The reports show that, from 2004 to 2008, the number of times this wiretapping
method was employed nearly doubled, from 10,885 to 21,152. Judges sign off on
these telco orders when the authorities say the information is relevant to an
investigation. No probable cause that the target committed a crime — the
warrant standard — is necessary.
The Justice Department, beginning in late 2010, has only published the reports
from 2004 to 2009, the year it obtained 23,895 judicial orders to conduct such
surveillance. It did not immediately comment on whether the 2010 and 2011
reports have been compiled and sent to Congress, or explain why the mishap
occurred.
Internet security researcher Christopher Soghoian recently obtained e-mails via
a two-year FOIA process confirm for the first time that Congress was left out
of the loop for at least the years 2004 to 2008. Using FOIA, he and others have
crowbarred from the Justice Department the reports from 1999 to 2009.
“This is an important surveillance tool,” Soghoian said in a telephone
interview. “In addition to showing that DOJ is lazy and not obeying the law,
the most notable thing here is that Congress was asleep at the wheel.”
The handful of government e-mails (.pdf) Soghoian obtained confirm for the
first time that Congress was left out of the loop for at least the years 2004
to 2008. A law review article suggests the same for years 1999 through 2003.
Soghoian provided the nine pages of e-mail to Wired.

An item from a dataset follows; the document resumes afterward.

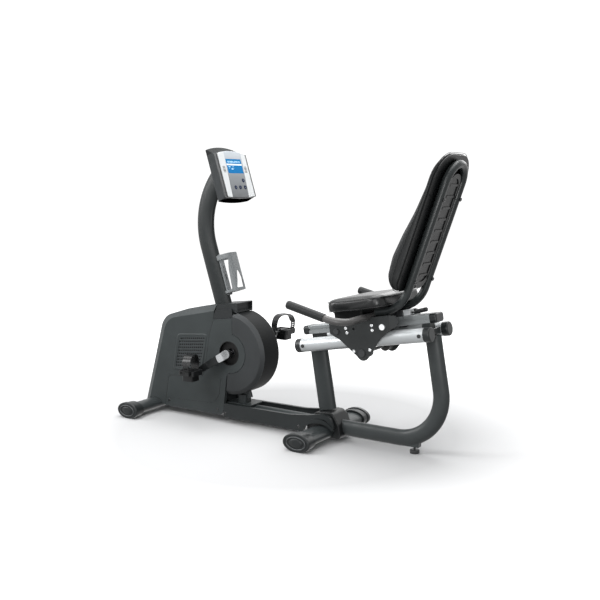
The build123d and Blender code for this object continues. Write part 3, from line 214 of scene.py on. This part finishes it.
FINISH = {
    "frame_paint": surface("frame powder coat", (0.028, 0.0325, 0.0335), 0.38, 900, 0.35, 0.0002,
                           specular=0.22),
    "plate_paint": surface("plate powder coat", (0.026, 0.0285, 0.029), 0.42, 900, 0.35, 0.0002,
                           specular=0.2),
    "handlebar_paint": surface("handlebar paint", (0.085, 0.083, 0.082), 0.3, 900, 0.3, 0.00015),
    "back_frame_paint": surface("back tube paint", (0.025, 0.029, 0.0295), 0.3, 900, 0.3, 0.00015,
                                specular=0.25),
    "hub_plastic": surface("hub plastic", (0.010, 0.011, 0.0115), 0.4, specular=0.2),
    "skirt_plastic": surface("skirt plastic", (0.016, 0.0187, 0.0195), 0.42, specular=0.22),
    "cap_plastic": surface("cap plastic", (0.014, 0.0162, 0.017), 0.34, specular=0.25),
    "housing_plastic": surface("housing plastic", (0.034, 0.0395, 0.0405), 0.44, relief=0.35,
                               specular=0.18),
    "top_cap_plastic": surface("top cap plastic", (0.019, 0.021, 0.022), 0.4, specular=0.2),
    "trim_plastic": surface("trim plastic", (0.075, 0.08, 0.083), 0.3),
    "cage_plastic": surface("cage plastic", (0.16, 0.17, 0.175), 0.4, vary=0.06),
    "board": surface("board lacquer", (0.02, 0.14, 0.06), 0.4),
    "bearing_steel": surface("bearing steel", (0.6, 0.6, 0.62), 0.25, metallic=1.0, relief=0.1),
    "belt_rubber": surface("belt rubber", (0.015, 0.015, 0.015), 0.6),
    "spindle_steel": surface("spindle steel", (0.6, 0.6, 0.62), 0.28, metallic=1.0, relief=0.1),
    "pedal_plastic": surface("pedal plastic", (0.008, 0.0085, 0.009), 0.36, specular=0.25),
    "strap_plastic": surface("strap rubber", (0.008, 0.0085, 0.009), 0.28, specular=0.3),
    "flywheel_iron": surface("flywheel iron", (0.3, 0.3, 0.31), 0.4, metallic=1.0),
    "roller_plastic": surface("roller nylon", (0.02, 0.02, 0.021), 0.4),
    "silver_tube": surface("silver metallic paint", (0.44, 0.46, 0.47), 0.34, 1800, 0.15, 0.00008,
                           vary=0.05, metallic=0.3, coat=0.2),
    "rail_aluminium": surface("anodised rail", (0.22, 0.235, 0.24), 0.3, 900, 0.12, 0.00004, vary=0.04,
                              metallic=0.5),
    "grip_rubber": surface("grip rubber", (0.012, 0.013, 0.0135), 0.5, 1100, 0.5, 0.0003, specular=0.2),
    "pan_plastic": surface("pan plastic", (0.004, 0.0045, 0.0045), 0.5, specular=0.1),
    "shell_plastic": surface("shell plastic", (0.003, 0.0034, 0.0036), 0.3, specular=0.18),
    "lock_plastic": surface("lock plastic", (0.014, 0.015, 0.016), 0.42),
    "lock_steel": surface("lock alloy", (0.55, 0.57, 0.58), 0.4, vary=0.06, metallic=0.2),
    "lever_plastic": surface("lever plastic", (0.014, 0.015, 0.016), 0.3),
    "foot_rubber": surface("foot rubber", (0.02, 0.021, 0.022), 0.55),
    "seat_leather": leather("seat leather", (0.0035, 0.004, 0.0042), 0.24, 0.15),
    "back_leather": leather("back leather", (0.0055, 0.0063, 0.0066), 0.42, 0.0),
}


def grille_finish():
    """Dark moulding with rows of small holes behind the slats, painted as near-black stripes of shade.
    """
    m = Nodes("grille plastic")
    dots = m.math("SINE", m.math("MULTIPLY", m.along((1, 0, 0.1)), 480.0))
    behind = m.math("LESS_THAN", m.math("ABSOLUTE", m.along(ACROSS)), 0.0696)
    # Painted shade: near-black stripes behind the slats stand for the shade inside the holes.
    hole_shade = m.math("MULTIPLY", m.math("GREATER_THAN", dots, -0.1), behind)
    m.link(m.mix(hole_shade, (0.050, 0.056, 0.058, 1), (0.0005, 0.0005, 0.0005, 1)),
           m.shader.inputs["Base Color"])
    m.link(m.remap(m.noise(60.0), 0.42, 0.55), m.shader.inputs["Roughness"])
    m.set(Specular_IOR_Level=0.15)
    m.bump(m.noise(1400.0), 0.3, 0.00012)
    return m.material


def console_finish():
    """Console face: dark rim, silver side strips, and a grey centre darker towards the keys."""
    m = Nodes("console face")
    v, h = m.along(ACROSS, PANEL_ORIGIN), m.along(PANEL_UP, PANEL_ORIGIN)
    ramp = m.add("ShaderNodeValToRGB")
    m.link(m.math("ADD", m.math("MULTIPLY", h, 4.2), 0.5), ramp.inputs["Fac"])
    ramp.color_ramp.elements[0].color = (0.06, 0.065, 0.07, 1)
    ramp.color_ramp.elements[1].color = (0.50, 0.54, 0.58, 1)
    middle = ramp.color_ramp.elements.new(0.45)
    middle.color = (0.17, 0.185, 0.20, 1)
    left_edge = m.math("ADD", m.math("MULTIPLY", h, 0.071), -0.0655)
    right_edge = m.math("ADD", m.math("MULTIPLY", h, 0.086), 0.0655)
    side = m.math("MAXIMUM", m.math("LESS_THAN", v, left_edge), m.math("GREATER_THAN", v, right_edge))
    face = m.mix(side, ramp.outputs["Color"], (0.60, 0.62, 0.63, 1))
    marks = m.math("MULTIPLY", m.within(m.math("ABSOLUTE", v), 0.074, 0.093), m.within(h, 0.008, 0.038))
    lines = m.math("GREATER_THAN", m.math("SINE", m.math("MULTIPLY", h, 900.0)), -0.2)
    face = m.mix(m.math("MULTIPLY", marks, lines), face, (0.01, 0.01, 0.012, 1))
    front = m.math("MULTIPLY", m.within(v, -0.1085, 0.1060),
                   m.math("GREATER_THAN", m.along(PANEL_OUT, PANEL_ORIGIN), -0.0015))
    m.link(m.mix(front, (0.018, 0.02, 0.021, 1), face), m.shader.inputs["Base Color"])
    m.link(m.remap(m.noise(70.0), 0.3, 0.4), m.shader.inputs["Roughness"])
    m.set(Specular_IOR_Level=0.3)
    m.bump(m.noise(1600.0), 0.12, 0.00008)
    return m.material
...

They show that, in September of 2009, a staffer for then-Sen. Russ Feingold
sent an e-mail to the Justice Department’s Mark Agrast, the deputy assistant
attorney general for legislative affairs. The staffer, Lara Flint, was seeking
“the last few” reports for a subcommittee of the Senate Judiciary Committee.
“Any help you can provide would be much appreciated,” Flint wrote Agrast.
Three months later, Agrast sent them over to Flint only after Agrast had
learned from Mythili Raman, who was the DOJ’s principal deputy assistant
attorney general for the criminal division, that no reports were filed.
“Although there was an annual reporting requirement, apparently, no one had
been actually fling the annual report,” Raman wrote Argast in a December 2009
e-mail.
Agrast did not immediately return a telephone message from Wired seeking
comment.
To be sure, even had Congress obtained the data, it’s hard to imagine that it
would have mattered.
Consider that the House and Senate punted in May on revising the controversial
Patriot Act adopted in the wake of 9/11. Congress extended three expiring spy
provisions for four years without any debate.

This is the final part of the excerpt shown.